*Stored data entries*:

* Start *

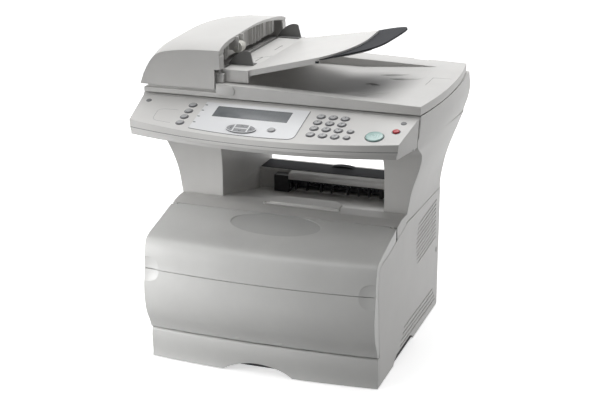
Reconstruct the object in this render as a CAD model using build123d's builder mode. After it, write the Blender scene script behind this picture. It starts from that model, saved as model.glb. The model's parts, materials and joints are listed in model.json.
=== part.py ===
from build123d import *
from math import cos, hypot, radians, sin
import os

os.makedirs("parts", exist_ok=True)

# A laser printer with a flatbed scanner on a stand over it and a sheet feeder on the scanner's lid.
# Millimetres. The origin is on the floor, midway between the sides and between front and back.
# +Z is up and +Y is to the back. A depth is counted from the flat front corners of the base.

# Casing and fits
base_width = 386
base_depth = 373
belly = 37
scanner_overhang = 24
wall = 2.5
edge_gap = 1.2
run_gap = 0.3
pin_gap = 0.05
foot_height = 3
skirt_height = 2

# Heights of the base's seams
tray_top = 53.5
door_bottom = tray_top + 2.5
deck_height = 243
split_height = deck_height - 79.6
split_gap = 0.8
parting_depth = 95.4
parting_height = deck_height - 4.7
side_seam_front = deck_height - 16.5
side_seam_back = deck_height - 22
crease_depth = 128
crease_end = 158
grip_height = 14

# Frame inside the base
frame_half = 168
frame_plate = 3
frame_top = deck_height - 43
floor_plate = 3
deck_plate = 2

# Front door and front cover, as (depth, height, bow): the bow is how far the middle stands in front
door_curve = [
    (-2.8, door_bottom, 7.5), (-9.2, door_bottom + 15, 9.2), (-16.5, door_bottom + 28, 10.5),
    (-22.7, split_height - 58.4, 12), (-24.6, split_height - 41.4, 12.4),
    (-23.6, split_height - 20.4, 12.3), (-21, split_height, 12),
]
cover_curve = [
    (-21, split_height + split_gap, 12), (-18.8, deck_height - 57, 11.5),
    (-15.5, deck_height - 41, 10.3), (-10.5, deck_height - 32, 9.2), (-1, deck_height - 27, 8.2),
    (26, deck_height - 20.4, 6), (58, deck_height - 12.6, 3), (92, parting_height - 0.2, 0),
]
door_axis_depth = -6.2
door_axis_height = door_bottom + 6
door_pin = 1.4
door_ear = 2.4
door_arm = 6.4
door_ear_offset = 40
cover_axis_depth = 92.6
cover_bead = 2.8
cover_pin = 1.5
cover_ear = 2.9
dish_radius = 20
dish_depth = 1.6
dish_offset = 186

# Paper tray and what lies in it
tray_bow = 11
tray_half = 165
tray_floor_height = 9
tray_floor = 2
tray_wall_top = tray_top - 7.5
tray_inner_front = 12.5
tray_back = 352
tray_channel_half = 110
arch_width = 124
arch_height = 17
arch_offset = -5
lift_front = 24
lift_back = 206
lift_axis_depth = 200
lift_axis_height = 14.4
lift_pin = 2
lift_eye = 2.9
lift_low = 13.3
lift_thick = 1.5
guide_depth = 318
guide_half = 30
guide_height = tray_top - 10.5

# Rollers and the print engine
pickup_depth = 50
pickup_height = tray_top + 8.5
pickup_radius = 12
pickup_length = 60
shaft_radius = 4
drum_depth = 148
drum_height = 108
drum_radius = 15
drum_half = 122
cartridge_half = 125
laser_half = 115
laser_tall = 40
laser_clear = 18
fuser_half = 125
fuser_tall = 46
fuser_clear = 8
unit_rail = 4
supply_low = 75
supply_tall = 90
motor_radius = 24

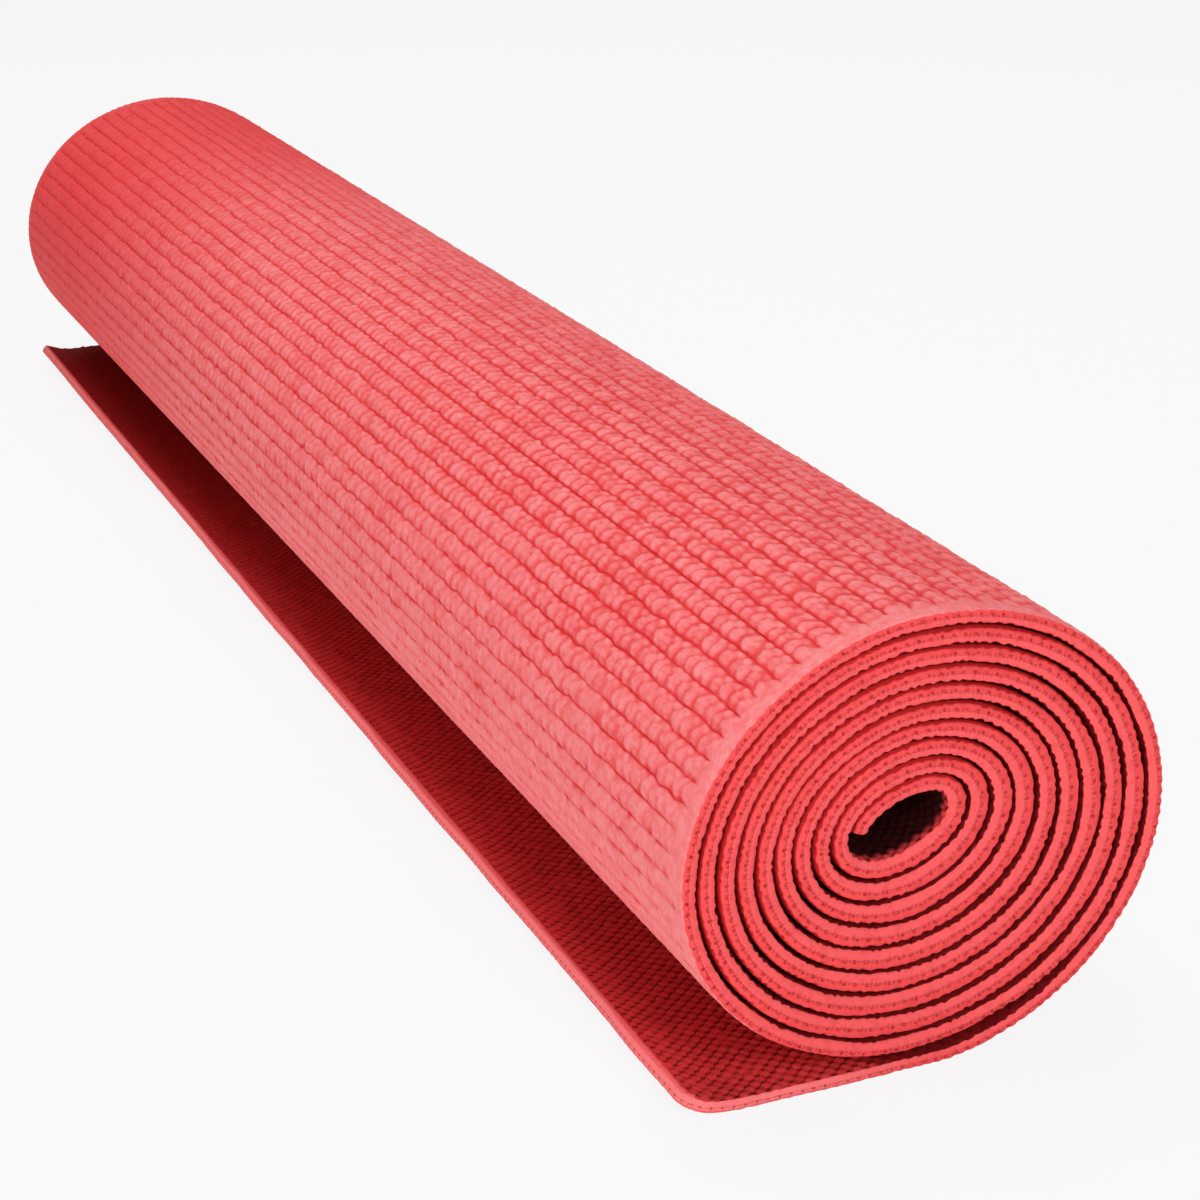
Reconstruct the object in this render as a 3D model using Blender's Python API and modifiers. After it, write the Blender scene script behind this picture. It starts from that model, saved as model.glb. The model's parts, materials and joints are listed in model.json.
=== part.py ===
# A rolled exercise mat, lying on its side with its loose end open on the floor.
# The mat is one laminated sheet: a ribbed foam facing, a thin net, and a waffle
# foam backing. It is wound about X, and the backing is on the inside of the roll.
# Seen from +X the sheet starts at the middle of the roll and winds clockwise.
# Blender 4.5, metres, +Z up. The origin is on the floor under the middle.

import math

import bmesh
import bpy
from mathutils import Vector

# The flat sheet
SHEET_WIDTH = 0.610
BACKING_THICKNESS = 0.0011
NET_THICKNESS = 0.0003
FACING_THICKNESS = 0.0011
BOND_GAP = 0.0003

# The winding. Between two turns there is a different gap on each side of the
# roll, because the turns are slack below and to the right.
TURNS = 9.75
GAP_ABOVE = 0.0006
GAP_BELOW = 0.00185
GAP_RIGHT = 0.0018
GAP_LEFT = 0.00078

# The hollow that the first turn is wound on is a leaning oval. The lean fades
# towards the outermost turn.
HOLLOW_HALF_LENGTH = 0.0081
HOLLOW_HALF_HEIGHT = 0.0032
HOLLOW_LEAN = math.radians(17.0)
OUTER_LEAN = math.radians(10.0)

# The outermost turn is pressed flat where it lies on the floor.
PRESSED_DEPTH = 0.0005

# The loose end leaves the roll at its lowest point, lies flat, and curls up.
FLAP_FLAT_LENGTH = 0.0364
FLAP_CURL_RADIUS = 0.024
FLAP_CURL_ANGLE = math.radians(28.0)

# The loose end bends at lines across the mat, the first a little way out from
# the lowest point. Each line is a narrow cut on the inside of the sheet.
FLAP_ROOT_LENGTH = 0.008
FLAP_STRIPS = 4
FOLD_GAP = 0.0003

# Counts of flat faces on round stretches
FACES_PER_TURN = 30
CURL_FACES = 5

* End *

Everything from the line that contains "Reconstruct the object in this render as a 3D" through the end of the records must be duplicated exactly, and nothing outside that range.

*Response to the exercise*:
Reconstruct the object in this render as a 3D model using Blender's Python API and modifiers. After it, write the Blender scene script behind this picture. It starts from that model, saved as model.glb. The model's parts, materials and joints are listed in model.json.
=== part.py ===
# A rolled exercise mat, lying on its side with its loose end open on the floor.
# The mat is one laminated sheet: a ribbed foam facing, a thin net, and a waffle
# foam backing. It is wound about X, and the backing is on the inside of the roll.
# Seen from +X the sheet starts at the middle of the roll and winds clockwise.
# Blender 4.5, metres, +Z up. The origin is on the floor under the middle.

import math

import bmesh
import bpy
from mathutils import Vector

# The flat sheet
SHEET_WIDTH = 0.610
BACKING_THICKNESS = 0.0011
NET_THICKNESS = 0.0003
FACING_THICKNESS = 0.0011
BOND_GAP = 0.0003

# The winding. Between two turns there is a different gap on each side of the
# roll, because the turns are slack below and to the right.
TURNS = 9.75
GAP_ABOVE = 0.0006
GAP_BELOW = 0.00185
GAP_RIGHT = 0.0018
GAP_LEFT = 0.00078

# The hollow that the first turn is wound on is a leaning oval. The lean fades
# towards the outermost turn.
HOLLOW_HALF_LENGTH = 0.0081
HOLLOW_HALF_HEIGHT = 0.0032
HOLLOW_LEAN = math.radians(17.0)
OUTER_LEAN = math.radians(10.0)

# The outermost turn is pressed flat where it lies on the floor.
PRESSED_DEPTH = 0.0005

# The loose end leaves the roll at its lowest point, lies flat, and curls up.
FLAP_FLAT_LENGTH = 0.0364
FLAP_CURL_RADIUS = 0.024
FLAP_CURL_ANGLE = math.radians(28.0)

# The loose end bends at lines across the mat, the first a little way out from
# the lowest point. Each line is a narrow cut on the inside of the sheet.
FLAP_ROOT_LENGTH = 0.008
FLAP_STRIPS = 4
FOLD_GAP = 0.0003

# Counts of flat faces on round stretches
FACES_PER_TURN = 30
CURL_FACES = 5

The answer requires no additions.